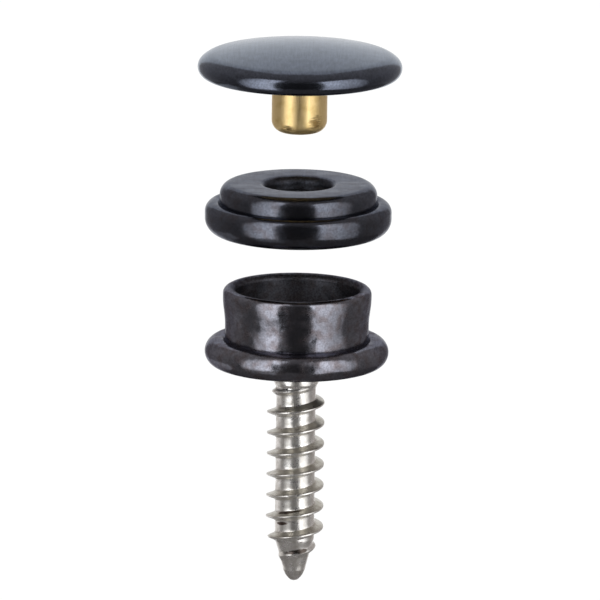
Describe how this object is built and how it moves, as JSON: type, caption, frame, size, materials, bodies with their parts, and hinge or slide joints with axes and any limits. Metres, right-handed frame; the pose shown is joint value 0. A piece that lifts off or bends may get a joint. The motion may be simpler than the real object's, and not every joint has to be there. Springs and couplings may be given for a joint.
{
  "type": "screw-in snap fastener",
  "caption": "Screw-in snap fastener: a black stud on a wood screw, a socket with a spring ring, and a domed cap with a brass post, laid out apart on one axis.",
  "frame": {"origin": "centre of the stud's seat, on the plane of the surface that the stud is screwed to", "axes": "+Z along the screw's axis, away from that surface, through the socket to the cap; +X to the right and +Y away as the picture looks at it"},
  "size_m": [0.015, 0.015, 0.0406],
  "materials": {
    "black_brass": "satin black plating",
    "plain_brass": "satin, drawn",
    "spring_bronze": "drawn wire",
    "stainless_steel": "rolled thread, satin"
  },
  "bodies": {
    "stud": {"stud_shell": "black_brass", "screw": "stainless_steel"},
    "spring_ring": {"spring_ring": "spring_bronze"},
    "socket": {"socket_shell": "black_brass", "socket_retainer": "plain_brass"},
    "cap": {"cap_shell": "black_brass", "cap_post": "plain_brass"}
  },
  "joints": [
    {"name": "socket_press", "type": "slide", "parent": "stud", "child": "spring_ring", "axis": [0, 0, 1], "range_m": [-0.0075, 0], "deforming": ["spring_ring"]},
    {"name": "socket_swivel", "type": "hinge", "parent": "spring_ring", "child": "socket", "pos_m": [0, 0, 0.01089], "axis": [0, 0, 1], "continuous": true},
    {"name": "cap_seat", "type": "slide", "parent": "socket", "child": "cap", "axis": [0, 0, 1], "range_m": [-0.00701, 0]}
  ]
}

TASK TO CARRY OUT |
Check each line above for the string "joints" and show the ones that have it.

WRITTEN ANSWER |
Describe how this object is built and how it moves, as JSON: type, caption, frame, size, materials, bodies with their parts, and hinge or slide joints with axes and any limits. Metres, right-handed frame; the pose shown is joint value 0. A piece that lifts off or bends may get a joint. The motion may be simpler than the real object's, and not every joint has to be there. Springs and couplings may be given for a joint.
  "joints": [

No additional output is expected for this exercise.